Dataset entries
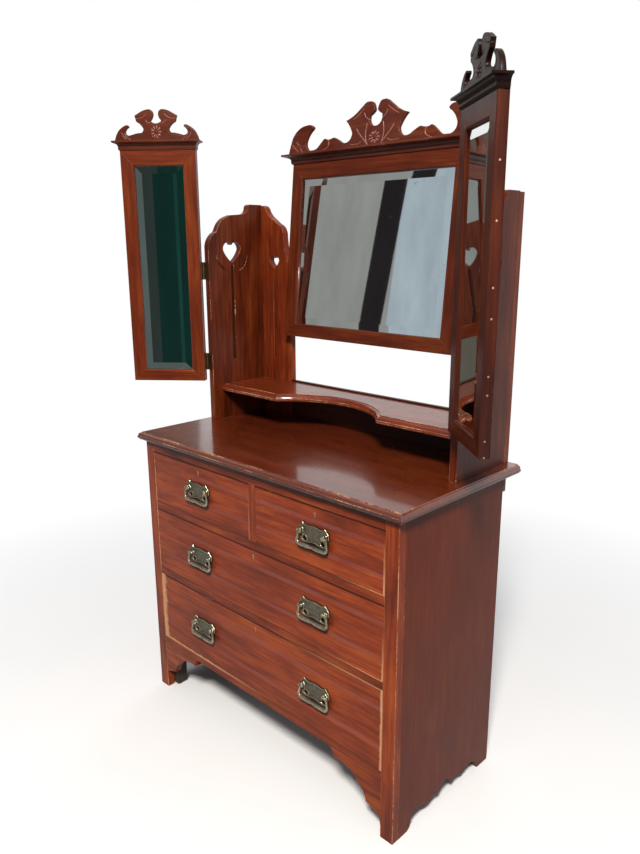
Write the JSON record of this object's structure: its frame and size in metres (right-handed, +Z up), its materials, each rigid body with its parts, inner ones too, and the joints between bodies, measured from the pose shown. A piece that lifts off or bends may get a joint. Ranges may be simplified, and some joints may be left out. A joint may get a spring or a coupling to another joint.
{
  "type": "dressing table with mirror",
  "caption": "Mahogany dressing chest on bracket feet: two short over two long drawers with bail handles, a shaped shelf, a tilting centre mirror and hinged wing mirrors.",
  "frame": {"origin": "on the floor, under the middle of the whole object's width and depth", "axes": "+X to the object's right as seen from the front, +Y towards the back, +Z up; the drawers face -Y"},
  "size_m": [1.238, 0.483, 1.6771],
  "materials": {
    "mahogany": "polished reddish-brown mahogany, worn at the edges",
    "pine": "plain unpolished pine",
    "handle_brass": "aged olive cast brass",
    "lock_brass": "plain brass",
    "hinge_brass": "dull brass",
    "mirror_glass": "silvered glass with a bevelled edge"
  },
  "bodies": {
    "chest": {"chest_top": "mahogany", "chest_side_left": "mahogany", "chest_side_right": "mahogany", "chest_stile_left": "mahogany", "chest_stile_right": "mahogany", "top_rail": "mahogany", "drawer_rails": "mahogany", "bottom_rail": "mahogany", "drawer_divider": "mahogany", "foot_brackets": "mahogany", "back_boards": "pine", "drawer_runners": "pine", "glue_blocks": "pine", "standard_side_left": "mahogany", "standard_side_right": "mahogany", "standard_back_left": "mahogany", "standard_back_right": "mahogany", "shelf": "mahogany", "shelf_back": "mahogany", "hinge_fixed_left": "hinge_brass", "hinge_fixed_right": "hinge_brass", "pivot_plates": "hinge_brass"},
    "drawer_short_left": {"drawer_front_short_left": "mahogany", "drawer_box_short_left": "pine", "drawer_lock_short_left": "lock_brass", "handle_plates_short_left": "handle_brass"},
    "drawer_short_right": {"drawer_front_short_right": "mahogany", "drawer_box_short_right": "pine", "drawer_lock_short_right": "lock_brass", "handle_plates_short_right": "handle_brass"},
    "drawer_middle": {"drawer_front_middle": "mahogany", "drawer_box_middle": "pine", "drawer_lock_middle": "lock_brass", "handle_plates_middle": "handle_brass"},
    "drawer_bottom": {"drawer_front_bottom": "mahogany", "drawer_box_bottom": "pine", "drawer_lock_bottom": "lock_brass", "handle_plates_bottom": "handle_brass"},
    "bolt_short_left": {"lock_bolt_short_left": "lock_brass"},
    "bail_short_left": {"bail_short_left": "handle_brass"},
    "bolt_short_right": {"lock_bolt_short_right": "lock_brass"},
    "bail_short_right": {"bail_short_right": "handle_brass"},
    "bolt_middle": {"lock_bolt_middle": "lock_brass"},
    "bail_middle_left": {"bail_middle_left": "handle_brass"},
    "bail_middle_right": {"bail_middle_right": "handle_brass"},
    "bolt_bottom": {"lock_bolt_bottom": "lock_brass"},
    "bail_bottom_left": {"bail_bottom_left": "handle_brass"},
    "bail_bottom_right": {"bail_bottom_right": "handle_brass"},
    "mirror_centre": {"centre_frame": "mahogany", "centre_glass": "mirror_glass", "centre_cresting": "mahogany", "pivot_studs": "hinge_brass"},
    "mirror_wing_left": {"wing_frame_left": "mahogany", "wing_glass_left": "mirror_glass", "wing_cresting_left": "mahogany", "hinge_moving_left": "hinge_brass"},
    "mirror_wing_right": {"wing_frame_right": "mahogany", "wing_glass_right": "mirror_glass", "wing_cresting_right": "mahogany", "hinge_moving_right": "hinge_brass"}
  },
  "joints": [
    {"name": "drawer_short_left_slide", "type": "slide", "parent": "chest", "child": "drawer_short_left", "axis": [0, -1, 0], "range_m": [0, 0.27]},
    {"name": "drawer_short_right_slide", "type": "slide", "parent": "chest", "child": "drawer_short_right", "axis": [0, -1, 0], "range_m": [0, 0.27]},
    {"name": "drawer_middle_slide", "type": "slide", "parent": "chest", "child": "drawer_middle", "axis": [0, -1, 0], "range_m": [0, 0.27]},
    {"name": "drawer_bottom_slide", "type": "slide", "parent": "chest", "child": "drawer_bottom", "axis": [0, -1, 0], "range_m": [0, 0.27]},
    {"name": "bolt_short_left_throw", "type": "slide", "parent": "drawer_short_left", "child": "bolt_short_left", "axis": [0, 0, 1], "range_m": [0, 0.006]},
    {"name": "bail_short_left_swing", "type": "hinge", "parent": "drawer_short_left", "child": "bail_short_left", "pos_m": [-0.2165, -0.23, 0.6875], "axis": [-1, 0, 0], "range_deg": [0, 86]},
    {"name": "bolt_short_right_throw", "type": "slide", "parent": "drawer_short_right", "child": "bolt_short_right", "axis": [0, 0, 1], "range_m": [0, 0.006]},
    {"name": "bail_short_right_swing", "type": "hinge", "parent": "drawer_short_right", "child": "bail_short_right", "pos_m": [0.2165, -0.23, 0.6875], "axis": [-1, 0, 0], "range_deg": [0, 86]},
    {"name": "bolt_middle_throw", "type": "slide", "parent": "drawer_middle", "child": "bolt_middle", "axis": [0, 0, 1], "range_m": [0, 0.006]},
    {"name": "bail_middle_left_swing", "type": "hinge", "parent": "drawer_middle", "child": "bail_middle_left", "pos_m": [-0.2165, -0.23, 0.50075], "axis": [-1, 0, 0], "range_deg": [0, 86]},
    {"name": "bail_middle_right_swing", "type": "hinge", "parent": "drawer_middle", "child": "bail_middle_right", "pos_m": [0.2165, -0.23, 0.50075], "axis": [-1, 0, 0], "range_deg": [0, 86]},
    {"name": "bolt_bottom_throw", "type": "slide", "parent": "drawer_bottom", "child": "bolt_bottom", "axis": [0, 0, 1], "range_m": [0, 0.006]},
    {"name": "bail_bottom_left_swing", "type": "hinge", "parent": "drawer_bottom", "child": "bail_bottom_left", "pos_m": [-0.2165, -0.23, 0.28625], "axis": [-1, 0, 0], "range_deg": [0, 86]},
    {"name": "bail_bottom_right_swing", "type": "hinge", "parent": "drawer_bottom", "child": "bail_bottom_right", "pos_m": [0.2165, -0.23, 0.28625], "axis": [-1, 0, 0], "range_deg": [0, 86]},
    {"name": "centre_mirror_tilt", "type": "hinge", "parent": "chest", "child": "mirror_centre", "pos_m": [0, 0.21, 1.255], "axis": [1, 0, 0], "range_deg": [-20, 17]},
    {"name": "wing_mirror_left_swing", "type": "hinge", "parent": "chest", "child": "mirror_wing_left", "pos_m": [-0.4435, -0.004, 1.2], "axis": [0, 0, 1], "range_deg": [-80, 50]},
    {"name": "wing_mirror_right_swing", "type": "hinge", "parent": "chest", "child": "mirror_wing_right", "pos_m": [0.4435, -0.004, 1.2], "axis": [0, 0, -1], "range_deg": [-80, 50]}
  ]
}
==
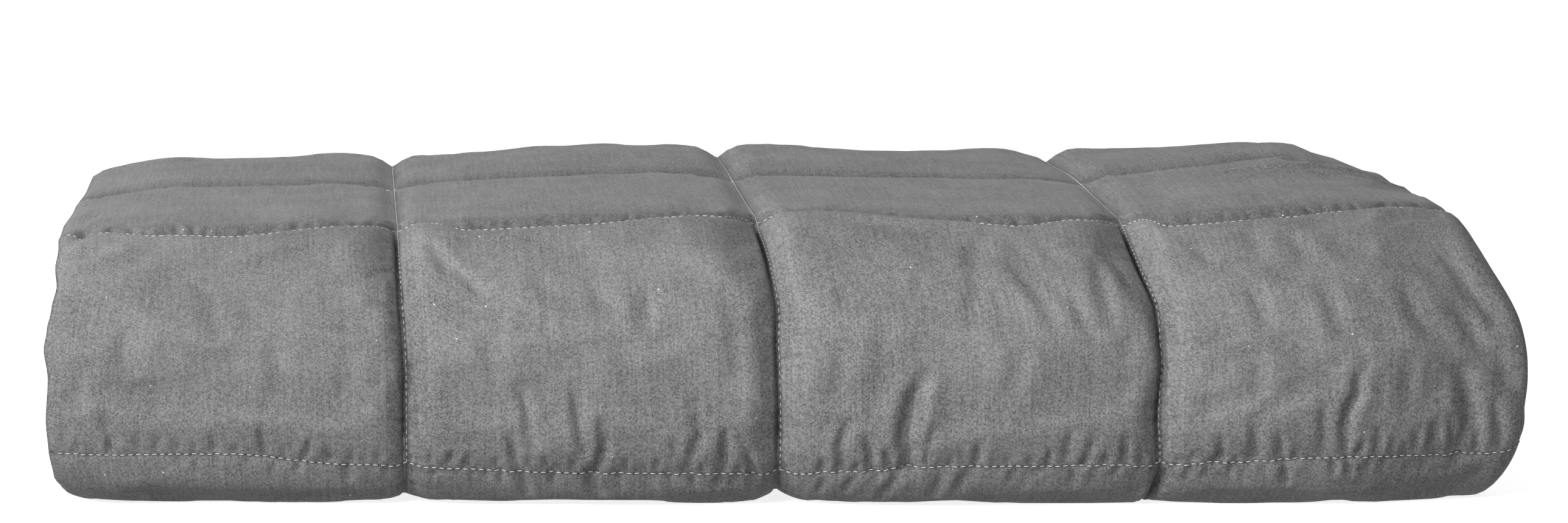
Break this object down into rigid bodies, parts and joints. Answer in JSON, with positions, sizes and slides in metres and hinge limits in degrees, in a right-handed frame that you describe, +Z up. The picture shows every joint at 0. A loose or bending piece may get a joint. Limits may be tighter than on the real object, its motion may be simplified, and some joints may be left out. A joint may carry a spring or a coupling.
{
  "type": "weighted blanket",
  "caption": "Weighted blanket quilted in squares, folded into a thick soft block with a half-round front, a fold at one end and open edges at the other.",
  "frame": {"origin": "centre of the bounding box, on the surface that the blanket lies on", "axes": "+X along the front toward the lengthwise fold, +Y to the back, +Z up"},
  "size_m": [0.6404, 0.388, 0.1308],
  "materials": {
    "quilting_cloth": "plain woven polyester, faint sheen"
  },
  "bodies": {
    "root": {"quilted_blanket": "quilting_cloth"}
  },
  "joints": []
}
==
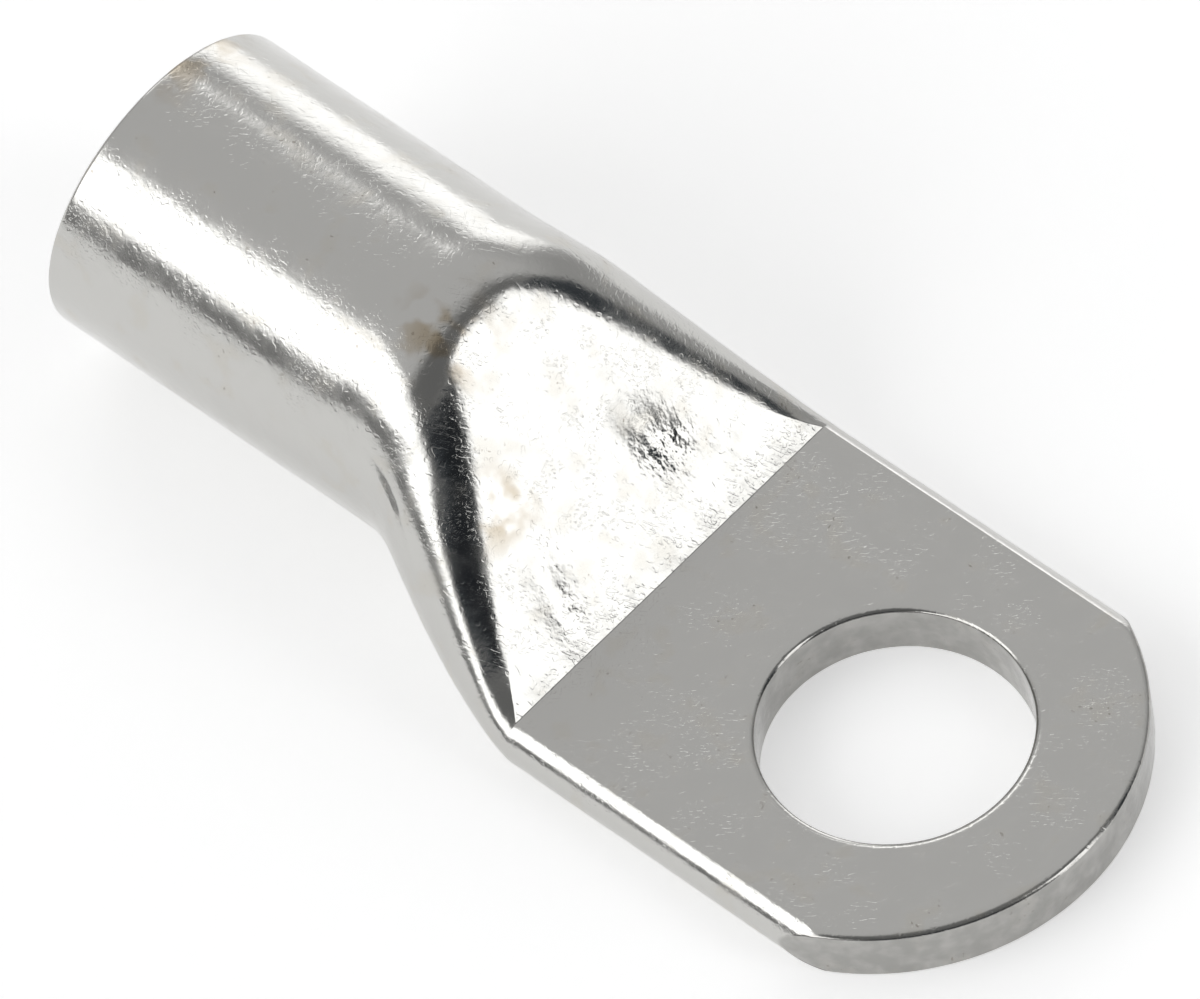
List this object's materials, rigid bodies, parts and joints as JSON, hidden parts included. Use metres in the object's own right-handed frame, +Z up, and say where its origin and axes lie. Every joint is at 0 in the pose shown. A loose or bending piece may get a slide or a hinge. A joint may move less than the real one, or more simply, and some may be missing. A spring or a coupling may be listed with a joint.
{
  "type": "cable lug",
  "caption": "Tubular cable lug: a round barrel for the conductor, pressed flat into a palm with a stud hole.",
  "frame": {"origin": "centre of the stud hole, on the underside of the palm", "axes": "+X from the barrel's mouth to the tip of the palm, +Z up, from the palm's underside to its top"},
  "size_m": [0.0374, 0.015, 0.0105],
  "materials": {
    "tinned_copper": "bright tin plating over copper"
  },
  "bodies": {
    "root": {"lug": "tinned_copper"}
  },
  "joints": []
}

Task to complete: Scan the records above for the string "from", then report every line that contains it.

Reply to the exercise:
Write the JSON record of this object's structure: its frame and size in metres (right-handed, +Z up), its materials, each rigid body with its parts, inner ones too, and the joints between bodies, measured from the pose shown. A piece that lifts off or bends may get a joint. Ranges may be simplified, and some joints may be left out. A joint may get a spring or a coupling to another joint.
  "frame": {"origin": "on the floor, under the middle of the whole object's width and depth", "axes": "+X to the object's right as seen from the front, +Y towards the back, +Z up; the drawers face -Y"},
  "frame": {"origin": "centre of the stud hole, on the underside of the palm", "axes": "+X from the barrel's mouth to the tip of the palm, +Z up, from the palm's underside to its top"},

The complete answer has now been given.